* BEGIN Data excerpt *

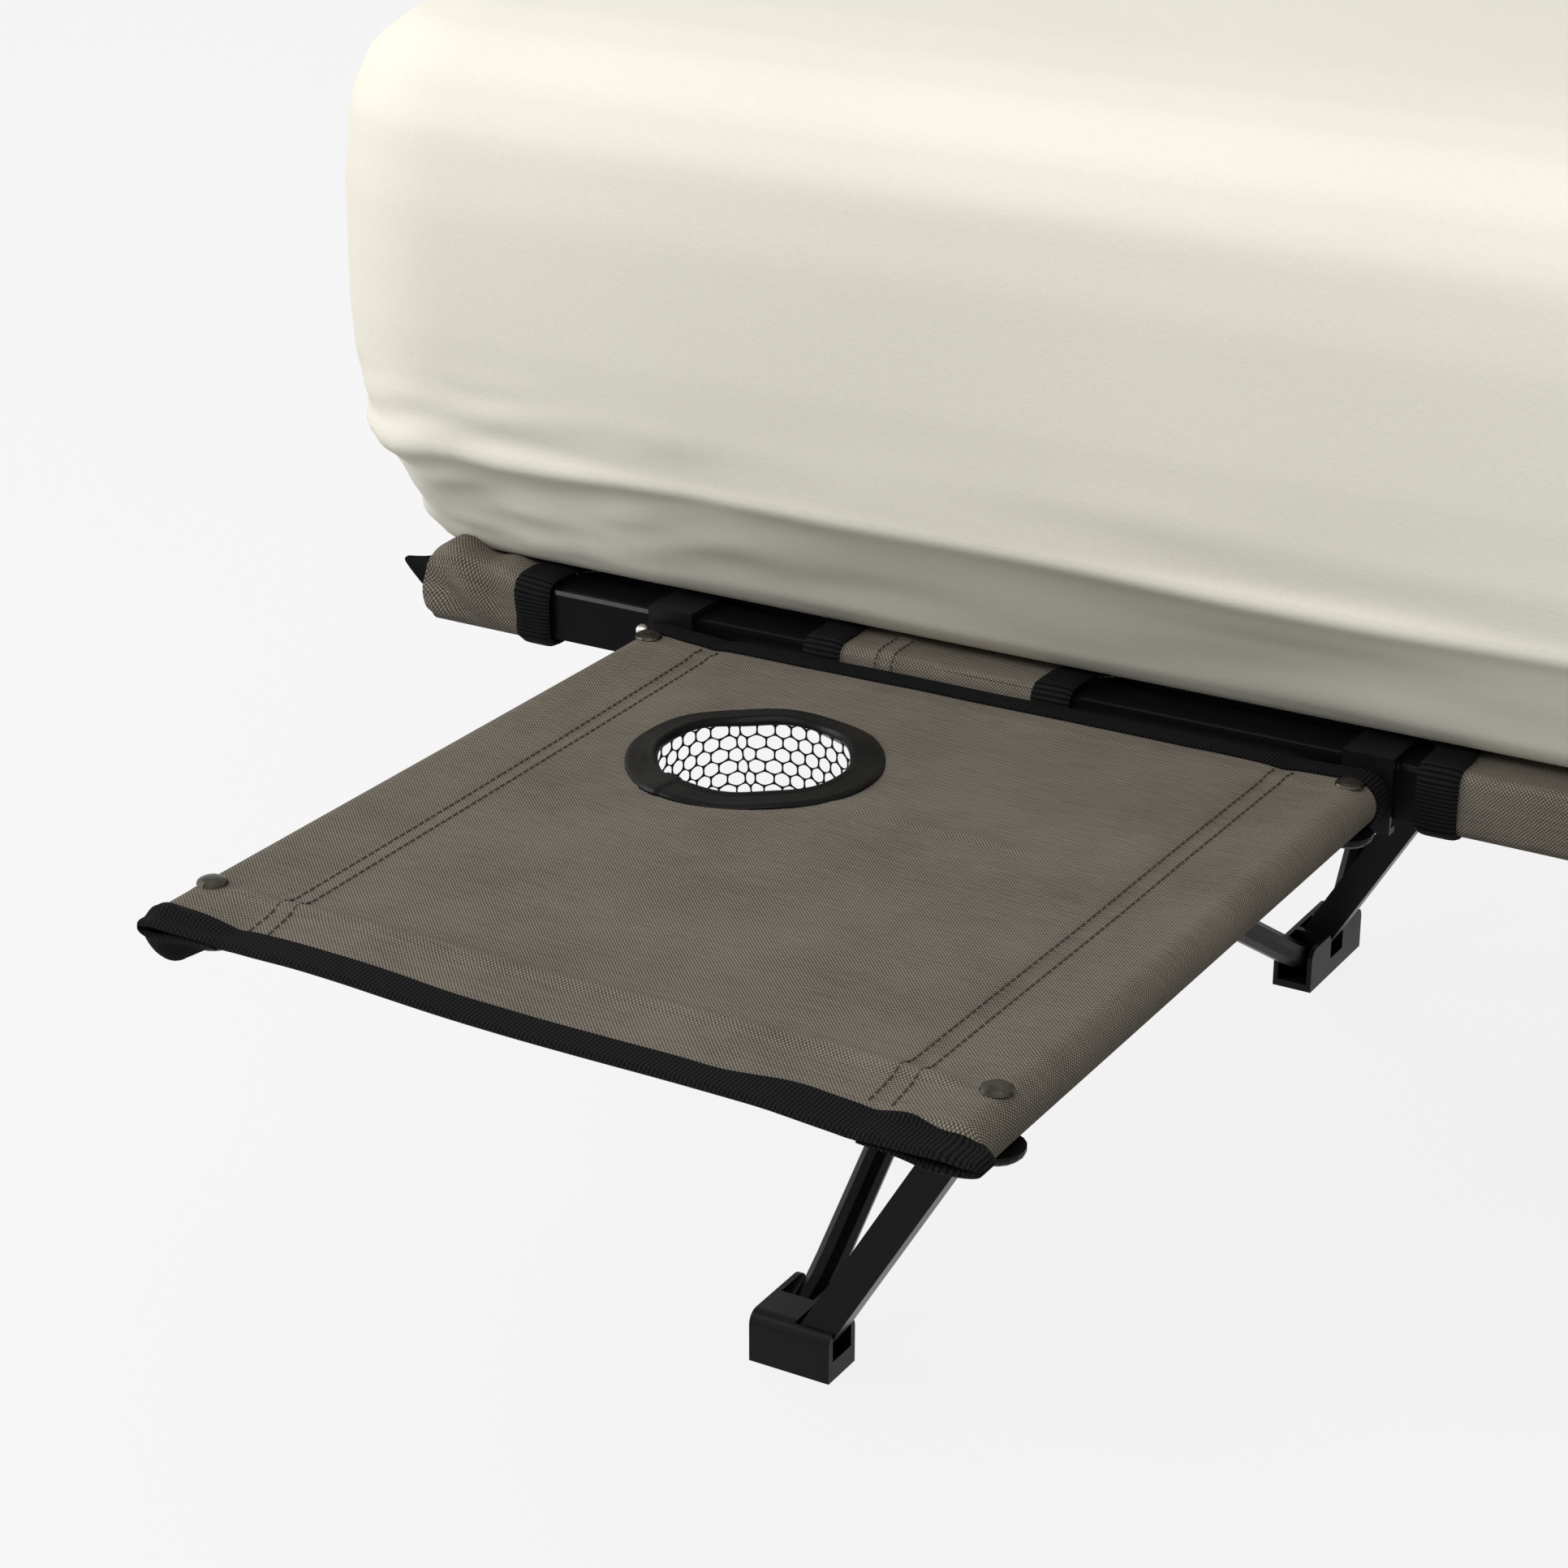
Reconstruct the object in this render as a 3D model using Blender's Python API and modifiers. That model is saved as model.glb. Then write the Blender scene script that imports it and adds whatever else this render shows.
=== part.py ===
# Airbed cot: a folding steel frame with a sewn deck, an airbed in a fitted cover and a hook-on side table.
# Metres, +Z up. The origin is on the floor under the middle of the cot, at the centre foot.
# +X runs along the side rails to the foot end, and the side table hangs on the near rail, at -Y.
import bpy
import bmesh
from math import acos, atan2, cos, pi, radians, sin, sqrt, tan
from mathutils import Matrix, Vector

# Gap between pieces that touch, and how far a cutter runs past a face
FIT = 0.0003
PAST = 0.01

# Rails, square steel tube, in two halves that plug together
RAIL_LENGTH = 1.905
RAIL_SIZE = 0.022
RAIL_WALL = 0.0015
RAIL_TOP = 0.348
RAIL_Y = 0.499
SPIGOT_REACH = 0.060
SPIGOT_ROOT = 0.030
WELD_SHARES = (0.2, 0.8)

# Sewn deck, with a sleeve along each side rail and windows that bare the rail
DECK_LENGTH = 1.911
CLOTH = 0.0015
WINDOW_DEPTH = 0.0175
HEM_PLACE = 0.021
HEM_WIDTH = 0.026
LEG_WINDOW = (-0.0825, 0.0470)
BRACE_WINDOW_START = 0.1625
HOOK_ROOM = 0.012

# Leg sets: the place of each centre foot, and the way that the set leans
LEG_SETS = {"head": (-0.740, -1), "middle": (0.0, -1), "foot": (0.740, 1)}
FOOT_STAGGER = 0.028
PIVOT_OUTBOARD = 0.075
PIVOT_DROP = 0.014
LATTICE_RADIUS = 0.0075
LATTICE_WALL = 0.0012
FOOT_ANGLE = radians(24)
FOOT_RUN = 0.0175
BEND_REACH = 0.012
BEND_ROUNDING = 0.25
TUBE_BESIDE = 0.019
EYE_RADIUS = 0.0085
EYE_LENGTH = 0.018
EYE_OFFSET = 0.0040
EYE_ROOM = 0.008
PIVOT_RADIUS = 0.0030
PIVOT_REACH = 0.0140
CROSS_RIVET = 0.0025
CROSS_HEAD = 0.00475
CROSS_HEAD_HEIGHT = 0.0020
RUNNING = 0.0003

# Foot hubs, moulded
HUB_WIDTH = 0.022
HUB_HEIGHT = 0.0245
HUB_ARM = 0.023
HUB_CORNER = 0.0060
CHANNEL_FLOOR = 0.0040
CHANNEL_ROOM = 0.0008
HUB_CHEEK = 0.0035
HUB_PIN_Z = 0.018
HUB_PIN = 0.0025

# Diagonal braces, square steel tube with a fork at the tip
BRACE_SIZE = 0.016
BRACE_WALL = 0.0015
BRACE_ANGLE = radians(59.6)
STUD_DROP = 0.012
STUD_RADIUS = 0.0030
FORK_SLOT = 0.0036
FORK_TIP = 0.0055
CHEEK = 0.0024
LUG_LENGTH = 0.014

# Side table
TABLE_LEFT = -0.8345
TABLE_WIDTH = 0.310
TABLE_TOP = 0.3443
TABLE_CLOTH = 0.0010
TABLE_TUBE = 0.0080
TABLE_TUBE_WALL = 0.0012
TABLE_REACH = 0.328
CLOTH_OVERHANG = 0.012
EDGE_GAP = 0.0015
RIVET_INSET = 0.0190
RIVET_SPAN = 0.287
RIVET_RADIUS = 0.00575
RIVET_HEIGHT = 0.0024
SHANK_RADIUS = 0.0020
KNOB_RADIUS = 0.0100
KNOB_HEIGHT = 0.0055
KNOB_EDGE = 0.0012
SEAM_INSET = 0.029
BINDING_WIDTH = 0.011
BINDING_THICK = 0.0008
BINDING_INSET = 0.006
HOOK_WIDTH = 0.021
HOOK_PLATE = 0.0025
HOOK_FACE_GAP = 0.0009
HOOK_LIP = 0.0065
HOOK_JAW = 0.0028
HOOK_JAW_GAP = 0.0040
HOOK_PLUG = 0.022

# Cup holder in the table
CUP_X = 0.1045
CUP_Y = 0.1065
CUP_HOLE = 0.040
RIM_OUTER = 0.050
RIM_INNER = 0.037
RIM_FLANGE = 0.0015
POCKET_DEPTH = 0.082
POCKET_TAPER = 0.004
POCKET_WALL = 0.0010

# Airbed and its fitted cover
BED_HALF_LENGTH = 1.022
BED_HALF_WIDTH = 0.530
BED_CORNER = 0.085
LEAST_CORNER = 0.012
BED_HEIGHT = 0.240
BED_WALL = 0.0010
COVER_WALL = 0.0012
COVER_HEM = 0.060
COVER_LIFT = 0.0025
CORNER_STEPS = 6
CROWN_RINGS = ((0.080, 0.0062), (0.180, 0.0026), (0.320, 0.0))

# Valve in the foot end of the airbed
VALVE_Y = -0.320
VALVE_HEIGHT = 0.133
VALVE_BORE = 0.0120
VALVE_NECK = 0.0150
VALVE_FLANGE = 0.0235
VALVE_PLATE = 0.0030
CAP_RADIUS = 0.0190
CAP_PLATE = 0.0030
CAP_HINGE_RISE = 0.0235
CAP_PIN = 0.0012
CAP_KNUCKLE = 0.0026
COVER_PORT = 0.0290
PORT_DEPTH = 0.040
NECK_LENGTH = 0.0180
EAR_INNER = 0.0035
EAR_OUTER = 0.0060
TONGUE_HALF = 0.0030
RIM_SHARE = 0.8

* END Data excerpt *

▸ **Exercise objective**
Set down, exactly as written, each line of the data from its opening line through the one containing "PAST = 0.01". Output nothing more.

▸ **Final result**
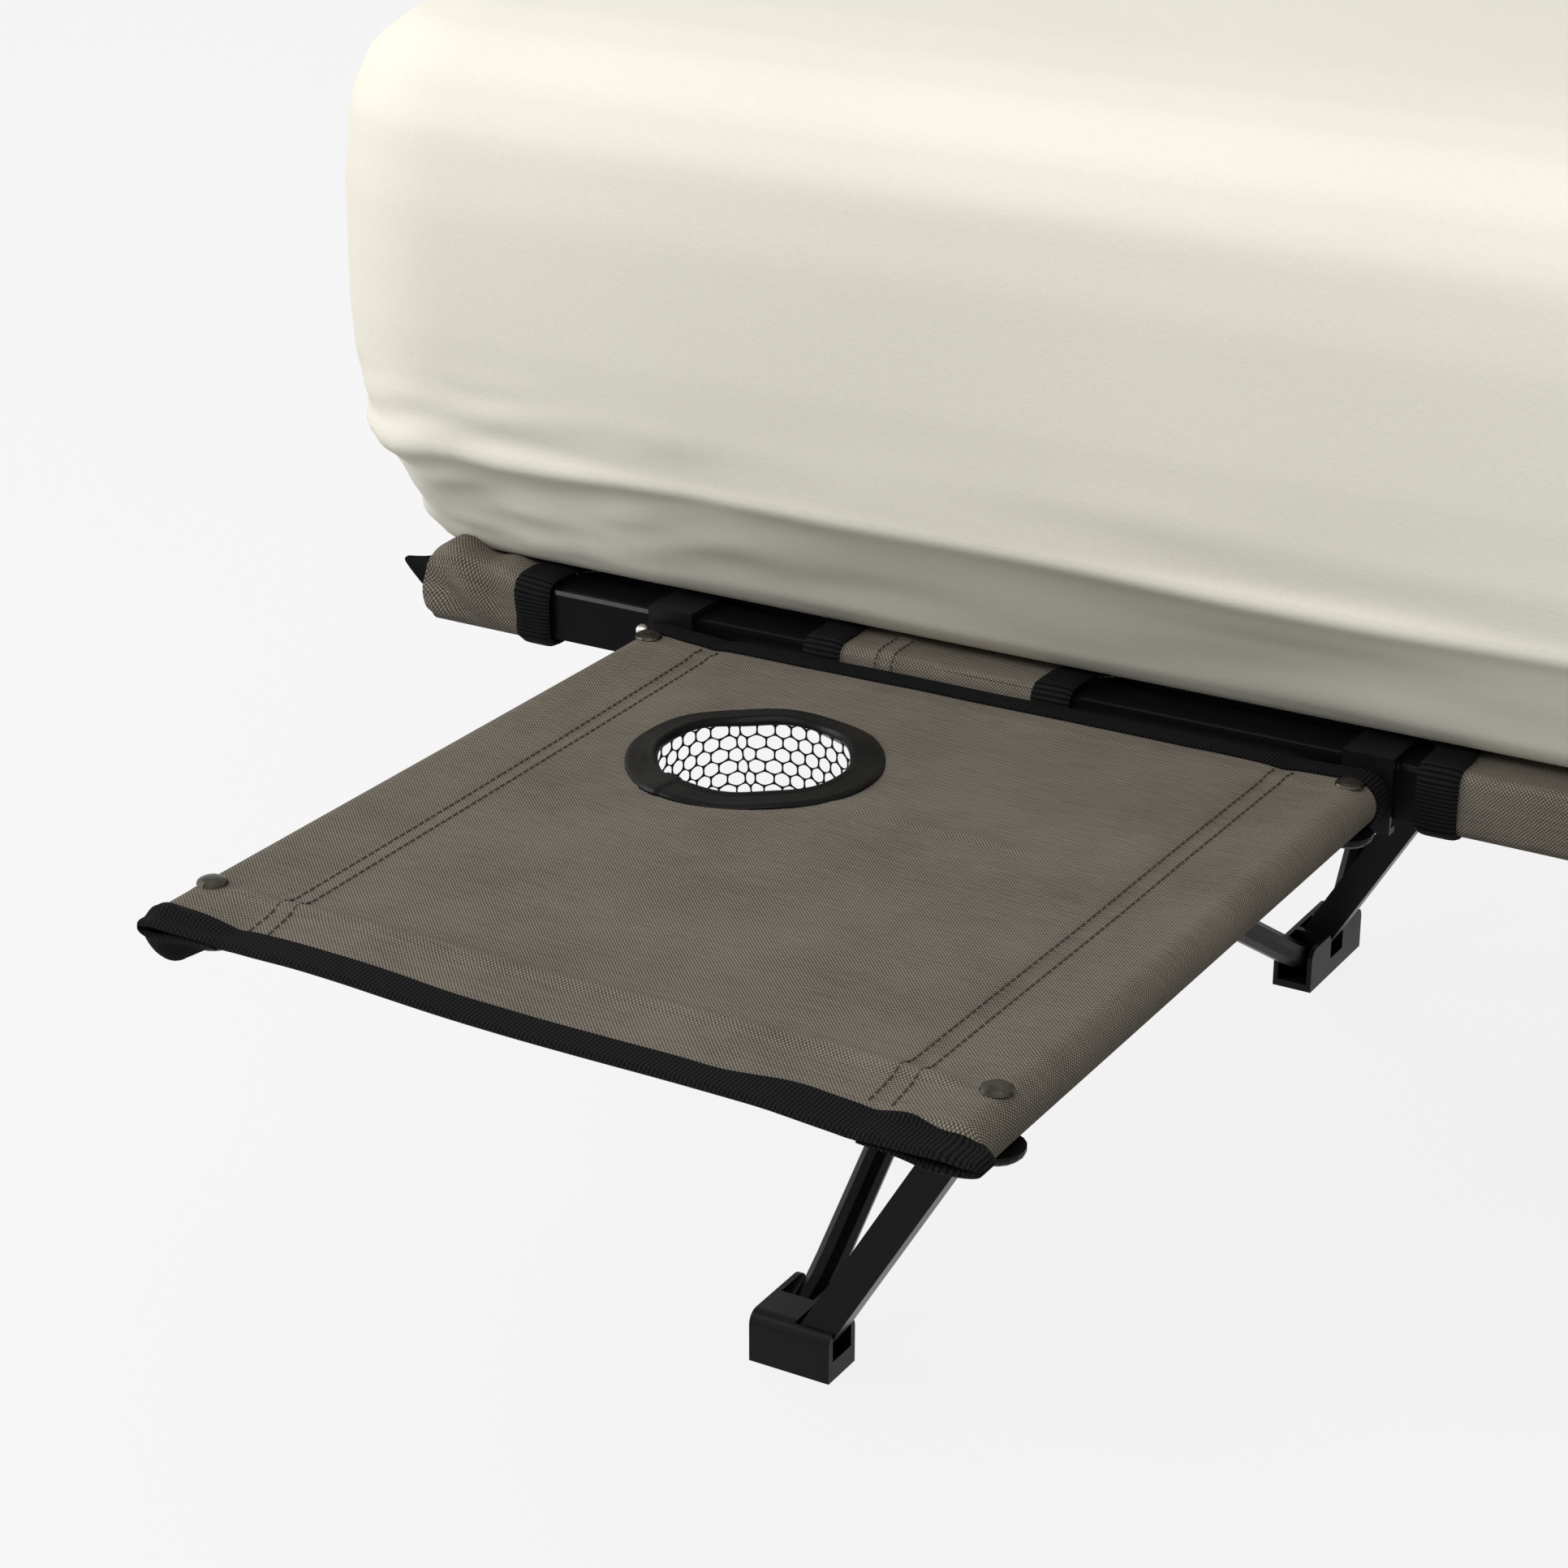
Reconstruct the object in this render as a 3D model using Blender's Python API and modifiers. That model is saved as model.glb. Then write the Blender scene script that imports it and adds whatever else this render shows.
=== part.py ===
# Airbed cot: a folding steel frame with a sewn deck, an airbed in a fitted cover and a hook-on side table.
# Metres, +Z up. The origin is on the floor under the middle of the cot, at the centre foot.
# +X runs along the side rails to the foot end, and the side table hangs on the near rail, at -Y.
import bpy
import bmesh
from math import acos, atan2, cos, pi, radians, sin, sqrt, tan
from mathutils import Matrix, Vector

# Gap between pieces that touch, and how far a cutter runs past a face
FIT = 0.0003
PAST = 0.01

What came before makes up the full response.